Kerry James Marshal was gripped early in his life by art history books and museums. Over time, he realized that he wanted to poke holes in the “art” dam so that future generations can cause a flood. His obsession with art is not simply about trying to succeed in the art world but about trying to change it, fundamentally. Marshal wants to provide a different perspective.

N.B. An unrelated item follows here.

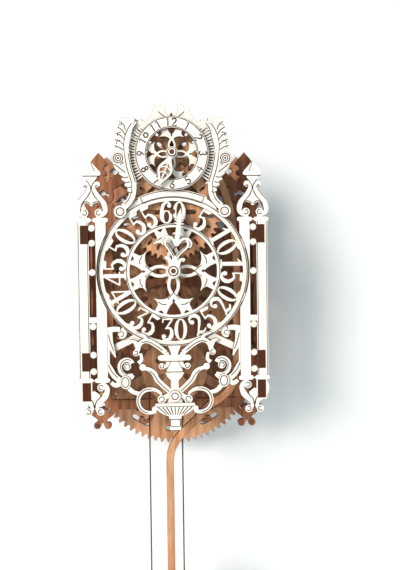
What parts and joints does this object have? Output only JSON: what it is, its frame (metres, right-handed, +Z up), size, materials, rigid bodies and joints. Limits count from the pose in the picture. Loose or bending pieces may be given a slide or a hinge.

Checking out the Sunday NY Times, I read an article by Randy Kennedy and thought I would pass it along. This is an excerpt from that article:
Chicago artist “Kerry James Marshall, whose highly anticipated retrospective, “Mastry,” opens Oct. 25 at the Met Breuer, is steeped in classical training more thoroughly than almost any painter of his generation. He’s spent hundreds of hours in figure-drawing classes and anatomical studies, honing techniques developed over centuries by idols like Veronese and Rembrandt, to “get up alongside them on the wall,” as he says.
But the other day in his studio in the Bronzeville district on this city’s South Side, he took me upstairs to show off some painting implements certainly unavailable in Renaissance Venice or Baroque Amsterdam. Opening a plastic bin, he produced a handful of plastic noggins severed from bobblehead dolls — mostly of professional basketball players like James Harden and Sheryl Swoopes, along with the odd Michael Jackson or Muhammad Ali.
“These have become really invaluable to me,” said Mr. Marshall, who turns 61 next month but glows with childlike intensity when he talks about how he does what he does. “Working from live models is too much trouble; it takes too much time. These things are actually incredibly accurate.” Turning a head appreciatively between his fingers, he added, “I can look at them from any angle, and they give me a basis of facial structure and head shape.”
Referring to Mr. Marshall, Mr. Alteveer said: “He believes very strongly in speaking in the old master language. He sees it as a continuum, and he sees things like Conceptual art as aberrant, maybe, but certainly not as the way he was going to achieve what he wanted.”
He added: “That’s why it’s so important to have this show come to the Met. There are 5,000-plus years of art history here, and that’s the history he wants to be a part of and to paint to be a part of.”